Dalam PROPER, kinerja ketaatan perusahaan dalam pengelolaan lingkungan dikelompokkan dalam lima peringkat warna. Pertama, hitam untuk perusahaan yang kegiatannya menimbulkan dampak lingkungan serius dan tidak melakukan pengelolaan lingkungan hidup. Kemudian, peringkat merah untuk perusahaan yang sudah berupaya mengelola lingkungan hidup, tapi masih belum taat.
Peringkat PROPER
Ketiga, peringkat biru diberikan pada perusahaan yang sudah taat. Perusahaan yang melakukan upaya-upaya lebih dari taat, seperti efiensi energi, efisiensi air, 3R limbah B3 dan non-B3, konservsi kehati, pemberdayaan masyarakat, serta tanggap kebencanaan, diberikan peringkat hijau. Peringkat tertinggi, yakni emas, diberikan pada perusahaan yang melakukan berbagai inovasi lingkungan dan sosial.
Perusahaan dalam kategori itu juga turut berpartisipasi dalam skema perdagangan karbon dan implementasi program Taman Asuh Sayang Anak (Tamasya). Tahun ini, jumlah peserta PROPER terbanyak berasal dari sektor sawit, yakni 960 perusahaan (18 persen), disusul 311 hotel (enam persen), serta tekstil sebanyak 259 perusahaan (lima persen).
Lokasi peserta PROPER terbanyak di Jawa Barat 1.171 perusahaan, disusul Jakarta 702 perusahaan, dan Jawa Timur 352 perusahaan. Sebaran industri di DAS prioritas, yakni DAS Ciliwung sebanyak 79 perusahaan, DAS Citarum 212 perusahaan, dan DAS Tukad Badung 225 perusahaan.
Penilaian PROPER
Penilaian PROPER 2024─2025 melibatkan pemerintah provinsi, kabupaten/kota, akademisi, dan Pusat Pengendalian Lingkungan Hidup (Pusdal). Selain itu, KLH juga melibatkan Dewan Pertimbangan PROPER yang terdiri dari unsur akademisi, pengamat kebijakan publik, hubungan internasional, dan media.
Penilaiannya dibuat berjenjang.
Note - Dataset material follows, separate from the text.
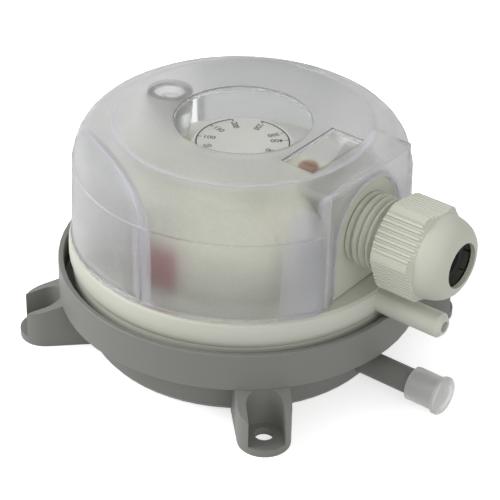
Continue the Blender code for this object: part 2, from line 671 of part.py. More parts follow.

Hasil evaluasi Dinas Lingkungan Hidup (DLH) tingkat kabupaten/kota disupervisi DLH tingkat provinsi. Kemudian, evaluasi DLH provinsi dan Pusdal disupervisi KLH. Keputusan akhir penilaian PROPER akan ditetapkan KLH melalui Surat Keputusan Menteri Lingkungan Hidup.
"Kategori baru (dalam penilaian PROPER) tahun ini adalah (pengelolaan) sampah," kata Rasio. "Kami tekankan ini karena kapasitas Pemda dalam mengelola sampah terbatas, tidak akan sanggup kalau sendirian. Maka itu, kami mendorong perusahaan, terutama kawasan industri, mengelola sampah mereka sebelum (sampah) residunya dikirim ke TPA."